▼

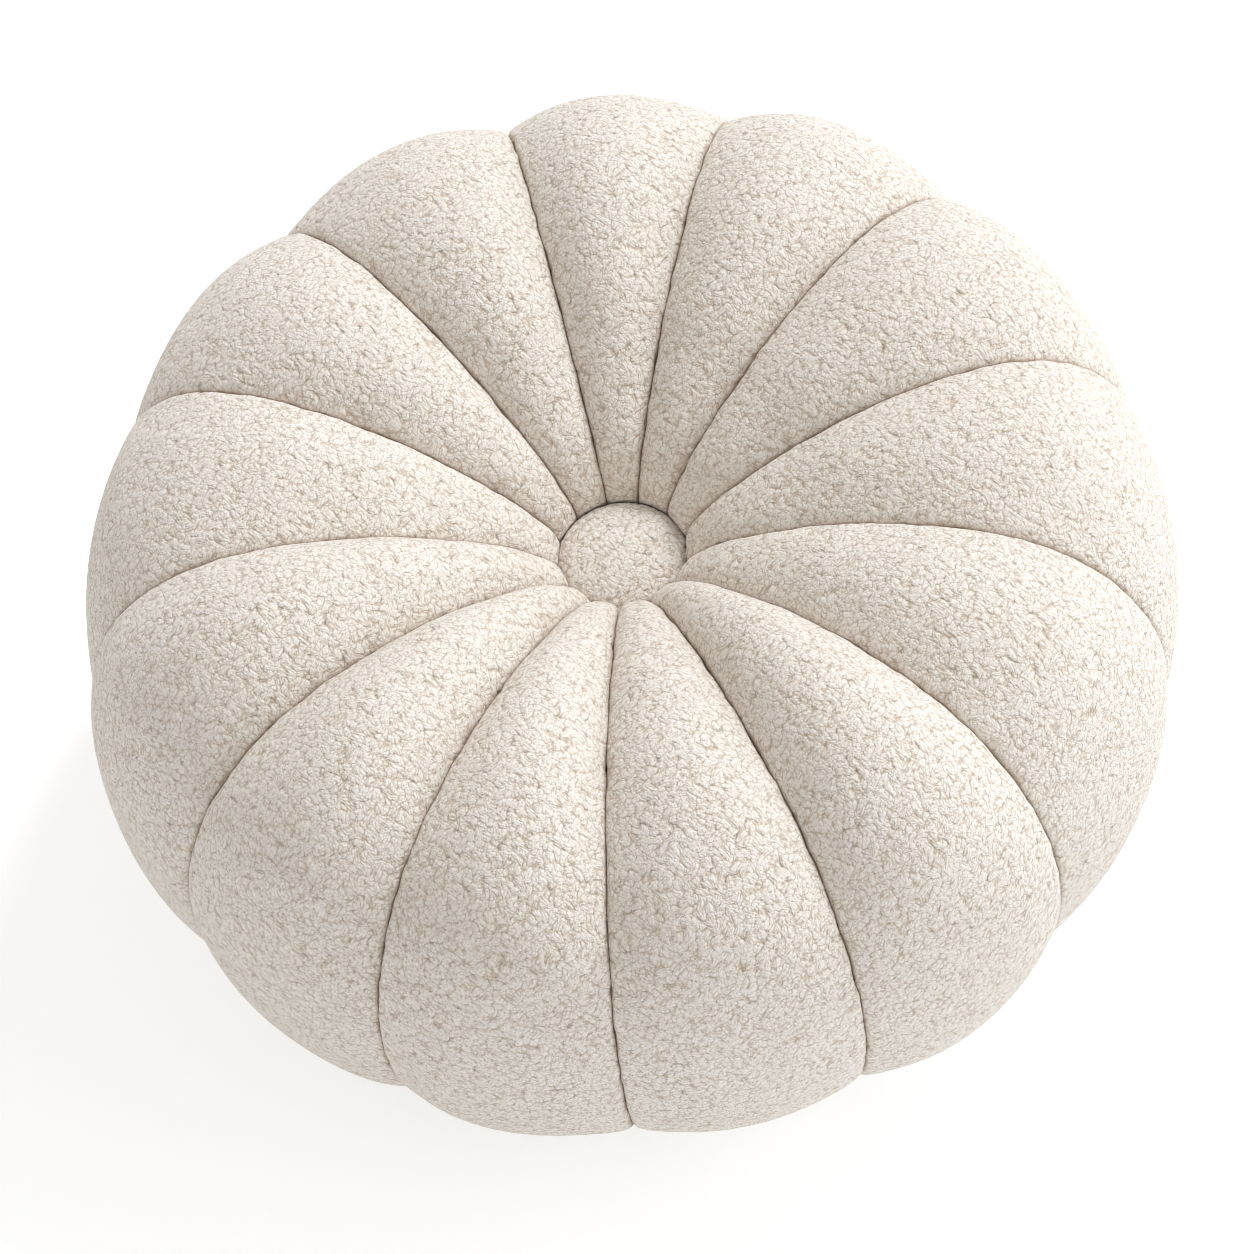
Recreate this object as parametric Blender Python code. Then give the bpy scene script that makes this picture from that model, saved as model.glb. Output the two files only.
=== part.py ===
"""Round stuffed cushion of thirteen lobes, with a covered button sunk in the middle of its face.

The cushion lies on its back: Z is up, the origin is the middle of the underside, and the
face with the button looks up. Sizes are in millimetres and become metres in the meshes.
"""

import math

import bpy
import numpy as np

MM = 0.001

# The seams run from the button, over the crown and the girth, to the middle of the underside.
# Each row is one station along them: the radius and height of the seam line, and the radius
# and height of the crest of the lobe beside it.
SECTION_COLUMNS = ("seam_radius", "seam_height", "crest_radius", "crest_height")
SECTIONS = (
    (27.0, 138.5, 27.2, 139.5),
    (28.0, 144.5, 25.6, 145.8),
    (33.5, 153.5, 30.5, 155.5),
    (49.5, 167.5, 46.0, 173.0),
    (75.0, 182.0, 71.5, 190.5),
    (99.0, 191.0, 95.5, 203.0),
    (135.0, 197.0, 134.5, 211.5),
    (167.0, 193.5, 170.5, 206.0),
    (192.5, 178.5, 199.5, 187.0),
    (209.5, 155.0, 215.5, 158.5),
    (218.0, 126.0, 223.0, 127.0),
    (218.0, 92.0, 223.5, 91.5),
    (209.5, 60.0, 215.0, 58.0),
    (191.0, 31.5, 195.5, 28.0),
    (165.0, 13.0, 168.0, 6.5),
    (130.0, 5.5, 131.0, -3.0),
    (80.0, 4.0, 80.0, -5.0),
    (35.0, 2.5, 35.0, -2.5),
)

# One row for each lobe, clockwise from the seam at FIRST_SEAM_DEG as seen from above.
LOBE_COLUMNS = ("width_deg", "fullness")
LOBES = (
    (27.0, 0.90),
    (28.5, 0.95),
    (30.5, 0.80),
    (29.5, 0.60),
    (28.0, 0.75),
    (25.5, 1.20),
    (25.0, 0.90),
    (25.0, 1.00),
    (26.0, 1.25),
    (28.0, 1.20),
    (29.0, 0.60),
    (28.5, 0.80),
    (29.5, 0.95),
)
FIRST_SEAM_DEG = 95.8

# The cushion is sewn slightly oval, narrower along X than along Y.
WIDTH_SHARE = 0.99

# Across a lobe the swell falls from 1 at the crest to 0 at the seam, by this power.
SWELL_POWER = 2.1
# Places of a lobe's columns, from its crest at 0 to its seam at 1.
COLUMN_PLACES = (0.0, 0.42, 0.74, 0.93)

# The sewn seam pulls the cloth in along a narrow crease.
CREASE_DEPTH = 2.0
CREASE_WIDTH = 0.9

# Inside this radius the creases grow finer and the lobes more alike, towards the button.
OPEN_RADIUS = 70.0

STEPS_PER_SECTION = 2

BUTTON_RADIUS = 26.4
BUTTON_GIRTH_HEIGHT = 138.5
BUTTON_DOME = 10.0
BUTTON_SQUARENESS = 2.3
BUTTON_SKIRT = 8.5
BUTTON_SEGMENTS = 52
BUTTON_DOME_STEPS = 6
BUTTON_SKIRT_STEPS = 3
BUTTON_BASE_SHARE = 0.8

# The well in which the button sits, a little clear of it all round.
BUTTON_GAP = 0.4
WELL_RADIUS = BUTTON_RADIUS + BUTTON_GAP
WELL_FLOOR = BUTTON_GIRTH_HEIGHT - BUTTON_SKIRT - BUTTON_GAP

# The lobes' tips meet in a small flat round under the cushion.
UNDERSIDE_ROUND_RADIUS = 14.0

CLOTH_COLOUR = (0.78, 0.73, 0.66, 1.0)
CLOTH_ROUGHNESS = 0.95


def column(rows, columns, name):
    """Values of one named column of a table."""
    place = columns.index(name)
    return np.array([row[place] for row in rows])


def smooth_line(radius, height, steps):
    """Points of a Catmull-Rom curve through the stations, with so many steps in each span."""
    points = np.stack([radius, height], axis=1)
    before = 2 * points[0] - points[1]
    after = 2 * points[-1] - points[-2]
    padded = np.vstack([before, points, after])
    share = np.arange(steps)[:, None] / steps
    spans = []
    for p0, p1, p2, p3 in zip(padded, padded[1:], padded[2:], padded[3:]):
        spans.append(
            0.5
            * (
                2 * p1
                + (p2 - p0) * share
                + (2 * p0 - 5 * p1 + 4 * p2 - p3) * share**2
                + (3 * p1 - p0 - 3 * p2 + p3) * share**3
            )
        )
    return np.vstack(spans + [points[-1:]])


def inward_normals(line):
    """Unit normals of a profile line, pointing into the stuffing."""
    along = np.gradient(line, axis=0)
    along /= np.linalg.norm(along, axis=1, keepdims=True)
    return np.stack([along[:, 1], -along[:, 0]], axis=1)


def lobe_columns():
    """Azimuth, place across the lobe, half width and fullness of each column round the cushion."""
    widths = np.radians(column(LOBES, LOBE_COLUMNS, "width_deg"))
    fullness = column(LOBES, LOBE_COLUMNS, "fullness")
    places = np.array([-1.0, *(-p for p in COLUMN_PLACES[:0:-1]), *COLUMN_PLACES])
    starts = math.radians(FIRST_SEAM_DEG) - np.concatenate([[0.0], np.cumsum(widths)[:-1]])
    azimuth = starts[:, None] - widths[:, None] * (places + 1) / 2
    across = np.broadcast_to(places, azimuth.shape)
    half_width = np.broadcast_to(widths[:, None] / 2, azimuth.shape)
    full = np.broadcast_to(fullness[:, None], azimuth.shape)
    return azimuth.ravel(), across.ravel(), half_width.ravel(), full.ravel()


def lobed_rings():
    """Rings of points of the lobed cloth, from the button to the underside's round."""
    seam = smooth_line(
        column(SECTIONS, SECTION_COLUMNS, "seam_radius"),
        column(SECTIONS, SECTION_COLUMNS, "seam_height"),
        STEPS_PER_SECTION,
    )
    crest = smooth_line(
        column(SECTIONS, SECTION_COLUMNS, "crest_radius"),
        column(SECTIONS, SECTION_COLUMNS, "crest_height"),
        STEPS_PER_SECTION,
    )
    azimuth, across, half_width, fullness = lobe_columns()
    openness = np.minimum(1, seam[:, :1] / OPEN_RADIUS)
    swell = (1 + (fullness - 1) * openness) * (1 - np.abs(across) ** SWELL_POWER)
    radius = seam[:, :1] + (crest - seam)[:, :1] * swell
    height = seam[:, 1:] + (crest - seam)[:, 1:] * swell

    from_seam = (1 - np.abs(across)) * half_width * radius
    dip = CREASE_DEPTH * openness * np.exp(-from_seam / (CREASE_WIDTH * openness))
    inward = inward_normals(seam)
    radius = radius + dip * inward[:, :1]
    height = np.maximum(height + dip * inward[:, 1:], 0)
    x = WIDTH_SHARE * radius * np.cos(azimuth)
    return np.stack([x, radius * np.sin(azimuth), height], axis=2)


def round_ring(radius, height, azimuth):
    """One plain round ring of points."""
    level = np.full_like(azimuth, height)
    return np.stack([radius * np.cos(azimuth), radius * np.sin(azimuth), level], axis=1)


def closed_body(name, rings, top, bottom):
    """Mesh through rings that run from the top down, closed by a fan to a point at each end."""
    count = rings.shape[1]
    vertices = [tuple(p) for p in (rings.reshape(-1, 3) * MM)]
    vertices += [(0.0, 0.0, top * MM), (0.0, 0.0, bottom * MM)]
    last_ring = (len(rings) - 1) * count
    faces = []
    for j in range(count):
        k = (j + 1) % count
        faces.append((len(vertices) - 2, j, k))
        faces.append((len(vertices) - 1, last_ring + k, last_ring + j))
        for row in range(0, last_ring, count):
            faces.append((row + j, row + count + j, row + count + k, row + k))
    mesh = bpy.data.meshes.new(name)
    mesh.from_pydata(vertices, [], faces)
    mesh.shade_smooth()
    return mesh


def cushion_mesh():
    """The whole stuffed body: the button's well, the lobes and the underside's round."""
    azimuth = lobe_columns()[0]
    well = [
        round_ring(WELL_RADIUS, WELL_FLOOR, azimuth),
        round_ring(WELL_RADIUS, BUTTON_GIRTH_HEIGHT - BUTTON_GAP, azimuth),
    ]
    underside = [round_ring(UNDERSIDE_ROUND_RADIUS, 0, azimuth)]
    # Azimuths fall from column to column, and reversing them lets the faces point out.
    rings = np.stack([*well, *lobed_rings(), *underside])[:, ::-1]
    return closed_body("cushion", rings, WELL_FLOOR, 0)


def button_mesh():
    """The covered button: a low, slightly squared dome over a skirt that narrows to a flat back."""
    azimuth = 2 * math.pi * np.arange(BUTTON_SEGMENTS) / BUTTON_SEGMENTS
    dome_turn = math.pi / 2 * np.arange(1, BUTTON_DOME_STEPS + 1) / BUTTON_DOME_STEPS
    skirt_turn = math.pi / 2 * np.arange(1, BUTTON_SKIRT_STEPS + 1) / BUTTON_SKIRT_STEPS
    base_radius = BUTTON_RADIUS * BUTTON_BASE_SHARE
    power = 2 / BUTTON_SQUARENESS
    rings = [
        round_ring(
            BUTTON_RADIUS * math.sin(turn) ** power,
            BUTTON_GIRTH_HEIGHT + BUTTON_DOME * max(math.cos(turn), 0) ** power,
            azimuth,
        )
        for turn in dome_turn
    ]
    rings += [
        round_ring(
            base_radius + (BUTTON_RADIUS - base_radius) * math.cos(turn),
            BUTTON_GIRTH_HEIGHT - BUTTON_SKIRT * math.sin(turn),
            azimuth,
        )
        for turn in skirt_turn
    ]
    top = BUTTON_GIRTH_HEIGHT + BUTTON_DOME
    return closed_body("button", np.stack(rings), top, BUTTON_GIRTH_HEIGHT - BUTTON_SKIRT)


def cloth_material(name):
    """Matt cream looped cloth."""
    material = bpy.data.materials.new(name)
    material.use_nodes = True
    shader = material.node_tree.nodes["Principled BSDF"]
    shader.inputs["Base Color"].default_value = CLOTH_COLOUR
    shader.inputs["Roughness"].default_value = CLOTH_ROUGHNESS
    shader.inputs["Metallic"].default_value = 0.0
    return material


def add_object(name, mesh):
    """Put one named sub-part in the scene with a cloth of its own."""
    piece = bpy.data.objects.new(name, mesh)
    piece.data.materials.append(cloth_material(name + "_cloth"))
    bpy.context.scene.collection.objects.link(piece)


def main():
    for old in list(bpy.data.objects):
        bpy.data.objects.remove(old)
    add_object("cushion", cushion_mesh())
    add_object("button", button_mesh())


main()
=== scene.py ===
"""Round stuffed cushion in cream looped cloth: thirteen sewn lobes and a covered button.

Every lobe is a gore of the cushion, from the button over the crown and the girth to the middle
of the underside. The sizes in the tables are millimetres, and the meshes are in metres, in the
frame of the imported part: Z is up, and the origin is the middle of the underside.
"""

import logging
import math
from dataclasses import dataclass, field
from enum import Enum
from typing import Iterable

import bpy
import numpy as np
from mathutils import Matrix, Vector

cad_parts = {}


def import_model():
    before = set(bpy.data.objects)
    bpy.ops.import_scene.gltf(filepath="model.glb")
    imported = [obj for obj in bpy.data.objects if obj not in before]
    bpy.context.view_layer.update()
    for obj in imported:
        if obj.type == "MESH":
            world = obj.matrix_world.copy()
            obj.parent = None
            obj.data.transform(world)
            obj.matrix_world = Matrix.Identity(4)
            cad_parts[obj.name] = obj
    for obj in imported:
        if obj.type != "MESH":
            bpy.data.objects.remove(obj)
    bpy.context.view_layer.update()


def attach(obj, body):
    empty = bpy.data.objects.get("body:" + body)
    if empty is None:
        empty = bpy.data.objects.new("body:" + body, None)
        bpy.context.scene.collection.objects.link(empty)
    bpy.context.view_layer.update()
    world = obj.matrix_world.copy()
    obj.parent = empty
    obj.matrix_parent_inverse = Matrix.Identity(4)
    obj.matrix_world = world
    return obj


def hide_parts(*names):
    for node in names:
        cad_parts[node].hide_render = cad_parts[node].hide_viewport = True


LOG = logging.getLogger("round_cushion")
MM = 0.001
BODY = "root"
HASH_START = 0xDEADBEEF
HASH_MASK = 0xFFFFFFFF
CLOTH_PLACE = "cloth_place"
# Share of painted crease shade at each point: shade painted into the seams, the button's well, under the
# button's rim and on the underside.
PAINTED_CREASE_SHADE = "painted_crease_shade"

# The seams run from the button to the middle of the underside. Each row is one station along
# them: radius and height of the seam line, then of the crest of the lobe beside it.
SECTIONS = (
    (27.0, 138.5, 27.2, 139.5),
    (28.0, 144.5, 25.6, 145.8),
    (33.5, 153.5, 30.5, 155.5),
    (49.5, 167.5, 46.0, 173.0),
    (75.0, 182.0, 71.5, 190.5),
    (99.0, 191.0, 95.5, 203.0),
    (135.0, 197.0, 134.5, 211.5),
    (167.0, 193.5, 170.5, 206.0),
    (192.5, 178.5, 199.5, 187.0),
    (209.5, 155.0, 215.5, 158.5),
    (218.0, 126.0, 223.0, 127.0),
    (218.0, 92.0, 223.5, 91.5),
    (209.5, 60.0, 215.0, 58.0),
    (191.0, 31.5, 195.5, 28.0),
    (165.0, 13.0, 168.0, 6.5),
    (130.0, 5.5, 131.0, -3.0),
    (80.0, 4.0, 80.0, -5.0),
    (35.0, 2.5, 35.0, -2.5),
)

# Width in degrees and fullness of each lobe, clockwise from the first seam.
LOBES = (
    (27.0, 0.90),
    (28.5, 0.95),
    (30.5, 0.80),
    (29.5, 0.60),
    (28.0, 0.75),
    (25.5, 1.20),
    (25.0, 0.90),
    (25.0, 1.00),
    (26.0, 1.25),
    (28.0, 1.20),
    (29.0, 0.60),
    (28.5, 0.80),
    (29.5, 0.95),
)
FIRST_SEAM_DEG = 95.8
WIDTH_SHARE = 0.99

# Last station, columns across the lobe and spacing of the rows of each band of a lobe's skin.
BANDS = (
    (3.0, 26, 0.7),
    (5.0, 52, 0.8),
    (12.0, 104, 0.95),
    (14.0, 52, 2.0),
    (17.0, 26, 2.5),
)


class Node(Enum):
    """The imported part's nodes, which are also its material slots."""

    CUSHION = "cushion"
    BUTTON = "button"


def smooth_step(value: np.ndarray, low: float, high: float) -> np.ndarray:
    """Rise smoothly from 0 at low to 1 at high."""
    share = np.clip((value - low) / (high - low), 0.0, 1.0)
    return share * share * (3.0 - 2.0 * share)


def turned_bits(value: np.ndarray, places: int) -> np.ndarray:
    """32-bit numbers with their bits turned round to the left."""
    return (value << np.uint32(places)) | (value >> np.uint32(32 - places))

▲

Write out exactly the lines from the start of the material through the line with "of its face.". No other output is expected.

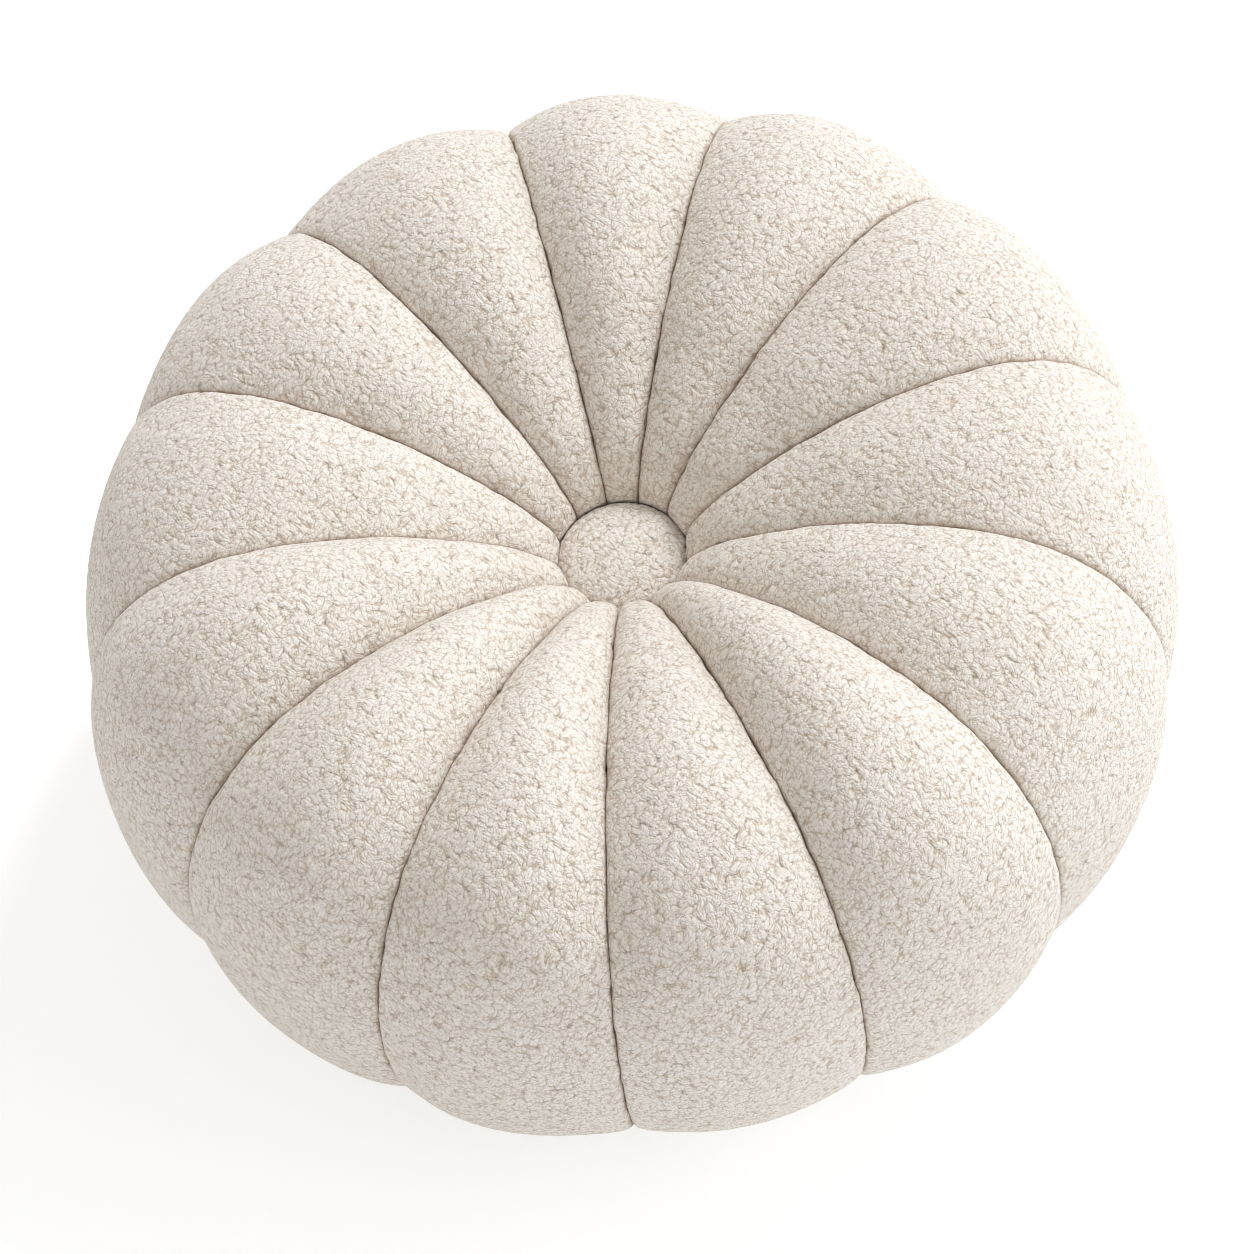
Recreate this object as parametric Blender Python code. Then give the bpy scene script that makes this picture from that model, saved as model.glb. Output the two files only.
=== part.py ===
"""Round stuffed cushion of thirteen lobes, with a covered button sunk in the middle of its face.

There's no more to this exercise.